Il est difficile, semble-t-il, de douter, dans ces conditions, que l’hétérogénéité des éléments primordiaux constitue réellement le fond de la chimie. Si cependant nous recherchons à cet égard les opinions des chimistes eux-mêmes, et surtout des théoriciens de la chimie, nous constaterons des doutes manifestes, et même quelquefois l’affirmation nette de l’unité de la matière. Cela date de loin. Lavoisier déjà hésitait à placer sur le même rang tous les éléments dont il avait établi l’existence.

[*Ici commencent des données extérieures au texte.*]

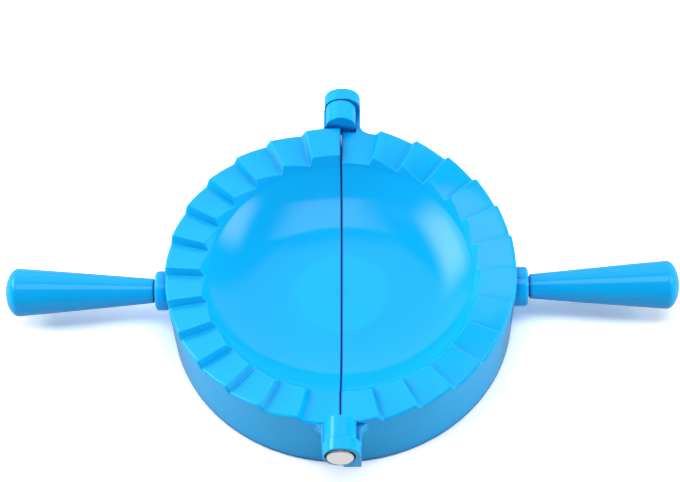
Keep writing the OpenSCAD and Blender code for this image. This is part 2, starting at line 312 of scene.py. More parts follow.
class Skin:
    """Points and faces of a mesh while it is put together."""

    def __init__(self):
        self.points = []
        self.faces = []
        self.size = 0

    def add(self, points):
        """Adds an array of points and returns their numbers in the same layout."""
        points = np.asarray(points, float)
        numbers = self.size + np.arange(points[..., 0].size).reshape(points.shape[:-1])
        self.points.append(points.reshape(-1, 3))
        self.size += numbers.size
        return numbers

    def quads(self, rows):
        """Faces between neighbouring rows of numbers."""
        rows = np.asarray(rows)
        corners = (rows[:-1, :-1], rows[:-1, 1:], rows[1:, 1:], rows[1:, :-1])
        self.faces += np.stack([c.ravel() for c in corners], axis=1).tolist()

    def grid(self, points):
        """Adds rows of points with faces between them."""
        numbers = self.add(points)
        self.quads(numbers)
        return numbers

    def tube(self, points):
        """Adds closed rings of points with faces between them and one face at each end."""
        numbers = self.add(points)
        self.quads(np.column_stack([numbers, numbers[:, :1]]))
        self.cap(numbers[0])
        self.cap(numbers[-1])

    def cap(self, numbers):
        """One flat face."""
        self.faces.append([int(n) for n in numbers])

    def build(self, name):
        """Makes the object, with double points joined and all faces turned outwards."""
        mesh = bpy.data.meshes.new(name)
        mesh.from_pydata(np.concatenate(self.points).tolist(), [], self.faces)
        bm = bmesh.new()
        bm.from_mesh(mesh)
        bmesh.ops.remove_doubles(bm, verts=bm.verts, dist=MERGE)
        bmesh.ops.dissolve_degenerate(bm, dist=MERGE, edges=bm.edges)
        bmesh.ops.recalc_face_normals(bm, faces=bm.faces)
        bm.to_mesh(mesh)
        bm.free()
        return added(name, mesh)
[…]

L’oxygène, l’azote, l’hydrogène lui paraissaient plus simples que les autres corps qui, par conséquent, n’auraient été que des composés[1]. En 1815 Prout formula sa théorie bien connue en vertu de laquelle l’hydrogène serait l’élément primordial, dont seraient composés tous les autres ; cette conception eut une fortune extraordinaire et compta parmi ses adhérents beaucoup de chimistes autorisés, entre autres J.-B. Dumas qui, il est vrai, la modifia légèrement, en partant d’un sous-multiple du poids atomique de l’hydrogène[2]. Les recherches ultérieures ne la confirmèrent pas ; mais elle résista longtemps et elle est loin d’avoir définitivement disparu[3]. Plus considérable encore fut le

  1. Cf. Bouasse. Introduction à l’étude des théories de la mécanique. Paris, 1895, p. 166.
  2. Ib., p. 169.
  3. Cf. E. Booth. Prout’s Hypothese, etc. Wiedemann’s Annalen, 1902, Spl. — R. J. Strutt. Ueber die Tendenz, etc., ib.C. Hollins. Atomgewichts-grundzahlen, ib., 1903. — Hinrichs. The Elements of Atom Mechanics, vol. Ier (cité d’après la Revue générale des sciences, vol. VI, 1895, p. 756).